Okay, so obviously, I was in a similar boat last year. But I did all the things you SHOULDN'T do. I loved FCG with all my angry little Super Duck heart, but I failed at getting this situation to work out in my favor. I failed for two reasons: 1.) I never told her exactly what she meant to me, and 2.) I lost contact with her because I didn't feel like I was as good as her other friends. I failed, and it is honestly one of my biggest regrets ever. Don't ever be a Super Duck.

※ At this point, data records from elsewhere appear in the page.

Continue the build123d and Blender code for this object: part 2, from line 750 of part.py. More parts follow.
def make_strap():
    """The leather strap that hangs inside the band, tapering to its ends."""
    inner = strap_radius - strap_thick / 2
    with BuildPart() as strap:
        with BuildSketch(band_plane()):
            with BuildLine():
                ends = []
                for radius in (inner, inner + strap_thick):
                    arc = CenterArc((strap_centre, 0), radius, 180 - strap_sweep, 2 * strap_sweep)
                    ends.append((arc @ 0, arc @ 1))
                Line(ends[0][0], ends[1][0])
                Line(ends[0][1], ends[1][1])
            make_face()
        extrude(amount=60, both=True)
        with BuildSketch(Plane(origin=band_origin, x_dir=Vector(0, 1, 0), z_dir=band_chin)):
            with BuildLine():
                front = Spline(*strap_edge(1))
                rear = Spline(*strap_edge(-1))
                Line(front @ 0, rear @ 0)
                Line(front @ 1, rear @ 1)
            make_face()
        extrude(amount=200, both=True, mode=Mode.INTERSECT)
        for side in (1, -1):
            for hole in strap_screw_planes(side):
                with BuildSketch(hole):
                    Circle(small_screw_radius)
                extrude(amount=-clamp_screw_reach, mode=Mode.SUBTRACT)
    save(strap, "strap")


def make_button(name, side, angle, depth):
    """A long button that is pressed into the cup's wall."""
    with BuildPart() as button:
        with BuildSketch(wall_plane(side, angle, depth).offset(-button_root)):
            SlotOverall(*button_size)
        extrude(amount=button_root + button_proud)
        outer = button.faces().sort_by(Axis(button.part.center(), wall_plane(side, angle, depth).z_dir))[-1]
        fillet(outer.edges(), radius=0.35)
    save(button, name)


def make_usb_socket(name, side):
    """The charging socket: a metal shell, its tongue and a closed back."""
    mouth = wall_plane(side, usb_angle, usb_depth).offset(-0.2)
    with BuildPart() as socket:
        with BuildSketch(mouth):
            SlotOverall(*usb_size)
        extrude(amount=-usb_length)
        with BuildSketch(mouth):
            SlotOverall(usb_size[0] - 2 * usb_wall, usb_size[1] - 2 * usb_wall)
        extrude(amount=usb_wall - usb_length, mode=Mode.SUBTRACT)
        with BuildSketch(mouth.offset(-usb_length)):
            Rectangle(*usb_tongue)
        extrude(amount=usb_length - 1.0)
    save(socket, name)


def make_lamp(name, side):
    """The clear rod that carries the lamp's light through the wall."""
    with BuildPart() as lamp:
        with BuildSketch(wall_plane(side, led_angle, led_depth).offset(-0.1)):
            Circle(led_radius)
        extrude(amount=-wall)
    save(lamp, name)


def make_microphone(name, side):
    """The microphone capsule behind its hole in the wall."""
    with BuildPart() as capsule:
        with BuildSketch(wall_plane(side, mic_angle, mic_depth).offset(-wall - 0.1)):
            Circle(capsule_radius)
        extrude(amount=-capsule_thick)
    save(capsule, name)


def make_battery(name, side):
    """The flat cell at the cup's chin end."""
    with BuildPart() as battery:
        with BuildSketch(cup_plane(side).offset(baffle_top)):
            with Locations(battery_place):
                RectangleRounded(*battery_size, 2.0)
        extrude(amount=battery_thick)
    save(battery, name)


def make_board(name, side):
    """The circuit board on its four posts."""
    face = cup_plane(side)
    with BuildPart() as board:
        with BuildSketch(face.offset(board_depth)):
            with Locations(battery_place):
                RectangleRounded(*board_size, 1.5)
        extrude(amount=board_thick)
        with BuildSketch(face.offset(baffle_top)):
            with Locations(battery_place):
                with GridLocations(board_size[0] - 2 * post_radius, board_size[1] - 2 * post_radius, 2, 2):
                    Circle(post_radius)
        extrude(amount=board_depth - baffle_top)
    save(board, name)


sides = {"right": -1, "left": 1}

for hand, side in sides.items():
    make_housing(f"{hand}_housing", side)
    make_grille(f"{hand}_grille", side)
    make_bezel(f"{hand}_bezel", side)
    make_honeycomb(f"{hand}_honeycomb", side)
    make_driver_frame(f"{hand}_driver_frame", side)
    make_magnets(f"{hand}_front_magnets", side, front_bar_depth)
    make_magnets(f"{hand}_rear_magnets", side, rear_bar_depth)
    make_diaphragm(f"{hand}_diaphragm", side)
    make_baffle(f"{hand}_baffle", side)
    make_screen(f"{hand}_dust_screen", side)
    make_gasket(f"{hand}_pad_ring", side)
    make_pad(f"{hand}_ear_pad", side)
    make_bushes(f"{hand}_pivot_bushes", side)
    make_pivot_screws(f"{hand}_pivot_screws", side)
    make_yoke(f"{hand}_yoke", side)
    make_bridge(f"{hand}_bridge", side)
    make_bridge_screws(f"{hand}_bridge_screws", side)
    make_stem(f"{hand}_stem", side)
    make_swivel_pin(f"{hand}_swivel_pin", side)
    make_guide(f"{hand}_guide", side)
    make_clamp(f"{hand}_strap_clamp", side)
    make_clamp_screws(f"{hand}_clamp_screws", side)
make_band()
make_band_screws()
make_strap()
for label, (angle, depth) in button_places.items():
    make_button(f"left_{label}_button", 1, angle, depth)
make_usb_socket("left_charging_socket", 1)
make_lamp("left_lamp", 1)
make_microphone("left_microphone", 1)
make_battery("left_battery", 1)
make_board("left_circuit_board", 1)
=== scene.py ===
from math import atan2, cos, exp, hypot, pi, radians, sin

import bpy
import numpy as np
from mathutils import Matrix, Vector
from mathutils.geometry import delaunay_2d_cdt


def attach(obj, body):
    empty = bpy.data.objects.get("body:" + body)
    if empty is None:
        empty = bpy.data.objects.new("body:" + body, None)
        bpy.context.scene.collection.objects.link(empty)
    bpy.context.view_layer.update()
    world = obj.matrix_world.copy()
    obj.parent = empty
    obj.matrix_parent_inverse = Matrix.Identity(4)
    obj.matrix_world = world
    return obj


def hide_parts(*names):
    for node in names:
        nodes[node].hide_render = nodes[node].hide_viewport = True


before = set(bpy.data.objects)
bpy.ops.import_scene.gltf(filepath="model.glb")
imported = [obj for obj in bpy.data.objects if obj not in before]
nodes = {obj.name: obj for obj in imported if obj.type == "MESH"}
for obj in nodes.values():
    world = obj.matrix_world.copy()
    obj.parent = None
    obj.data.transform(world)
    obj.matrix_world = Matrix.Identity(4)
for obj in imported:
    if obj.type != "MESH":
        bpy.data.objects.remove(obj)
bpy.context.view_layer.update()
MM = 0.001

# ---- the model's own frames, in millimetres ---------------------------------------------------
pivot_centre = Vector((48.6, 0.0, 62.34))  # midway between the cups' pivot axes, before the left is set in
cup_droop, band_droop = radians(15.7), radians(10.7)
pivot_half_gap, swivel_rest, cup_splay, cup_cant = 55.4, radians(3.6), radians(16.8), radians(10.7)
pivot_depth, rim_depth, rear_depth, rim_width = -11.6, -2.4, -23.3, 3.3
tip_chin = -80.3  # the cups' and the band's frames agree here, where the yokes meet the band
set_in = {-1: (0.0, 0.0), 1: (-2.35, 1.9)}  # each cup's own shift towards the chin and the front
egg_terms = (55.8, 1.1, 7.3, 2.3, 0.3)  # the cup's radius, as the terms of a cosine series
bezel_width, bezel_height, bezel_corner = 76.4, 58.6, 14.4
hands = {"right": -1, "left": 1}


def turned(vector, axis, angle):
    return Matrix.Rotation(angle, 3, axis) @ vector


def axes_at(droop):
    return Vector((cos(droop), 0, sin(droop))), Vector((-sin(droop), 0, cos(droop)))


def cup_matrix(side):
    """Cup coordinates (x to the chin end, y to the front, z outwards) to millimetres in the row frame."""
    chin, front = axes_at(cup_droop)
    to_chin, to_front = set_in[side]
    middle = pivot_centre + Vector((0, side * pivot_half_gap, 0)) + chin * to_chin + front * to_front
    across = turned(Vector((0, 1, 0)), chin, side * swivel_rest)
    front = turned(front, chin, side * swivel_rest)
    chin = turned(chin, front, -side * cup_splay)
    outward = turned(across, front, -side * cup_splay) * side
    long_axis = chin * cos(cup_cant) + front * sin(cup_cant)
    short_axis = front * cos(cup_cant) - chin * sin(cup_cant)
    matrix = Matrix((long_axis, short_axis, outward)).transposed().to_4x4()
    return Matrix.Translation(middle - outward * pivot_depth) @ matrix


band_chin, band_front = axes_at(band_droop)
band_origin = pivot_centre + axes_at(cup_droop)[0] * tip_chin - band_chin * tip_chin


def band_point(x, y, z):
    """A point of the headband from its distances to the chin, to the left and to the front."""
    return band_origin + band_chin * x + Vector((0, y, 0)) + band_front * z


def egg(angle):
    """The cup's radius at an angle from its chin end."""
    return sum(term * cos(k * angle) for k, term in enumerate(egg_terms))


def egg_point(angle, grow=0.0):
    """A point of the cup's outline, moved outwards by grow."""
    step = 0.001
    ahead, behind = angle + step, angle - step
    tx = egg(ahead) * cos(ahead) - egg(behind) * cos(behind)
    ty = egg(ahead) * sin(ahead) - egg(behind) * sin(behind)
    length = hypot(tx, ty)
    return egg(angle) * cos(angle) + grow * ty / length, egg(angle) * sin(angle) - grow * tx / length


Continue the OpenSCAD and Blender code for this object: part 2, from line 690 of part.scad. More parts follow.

I would suggest maybe telling her at some point in the summer. In person. Alone. Don't do it on the day she leaves for college for the same reason you decided not to at graduation. But please do it. You really will regret it if you don't. I didn't think I would regret it for ages like I was told I would, but it'll be a year this Friday, and thinking about that, I regret it now more than ever.
 
Everything will be okay if you don't do stupid stuff like I did. It will be really weird without her at school at first, but it'll be easier for you because you will stay friends with her at the very least! Maybe even more one day! :)

radiosilence95's picture

I've been getting so much

I've been getting so much mixed advice lately. I've had a few naysayers, and a few who believe I should tell her. But I think it's worth the smallest risk that she won't take it well. It would put everything out in the open, and I would finally get a straightforward answer to the question of her interest in me. Even if nothing develops, it'll probably strengthen our friendship just because of the honesty.

Everything is so up in the air right now; nothing is certain. Telling her would end that ambiguity. Definitely. So I think the pros of telling her far outweigh the cons.

MacAvity's picture

No, tell her.

Tell her, but do it at a time that may have significance for you, but wouldn't otherwise have significance for her.